■ Prompt ■
Of all the lines in the material, how many include the word "from"? Reply with the number alone.
'''
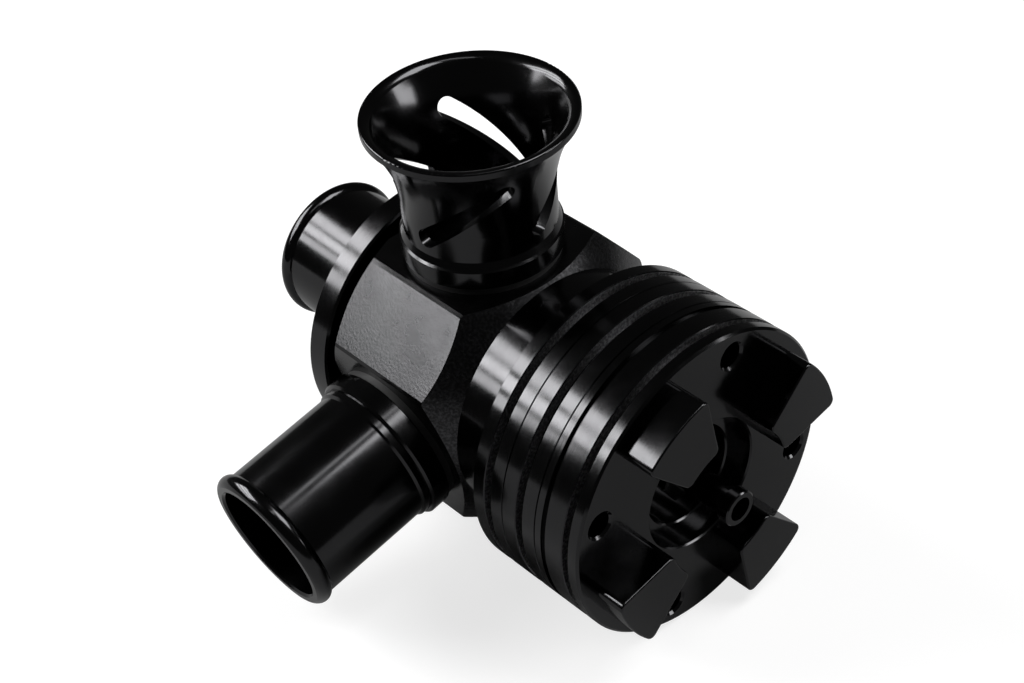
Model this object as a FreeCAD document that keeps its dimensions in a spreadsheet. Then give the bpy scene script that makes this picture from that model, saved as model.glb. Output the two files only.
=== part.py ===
import FreeCAD, Part
import math
import os
import re
import Sketcher

# Twin-outlet piston blow off valve, millimetres.
# +X runs along the piston axis from the inlet spigot to the end cap, and +Z along the vent trumpet.
# The side spigot points near -Y, turned about X by port_angle from +Z.
# Sizes along X are measured from the trumpet's axis, where the three axes meet. The finished pieces
# then move along X together, so that the origin is where the inlet hose stops on its flange.

Vector = FreeCAD.Vector
Rotation = FreeCAD.Rotation
Placement = FreeCAD.Placement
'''
■ Solution for this problem ■
4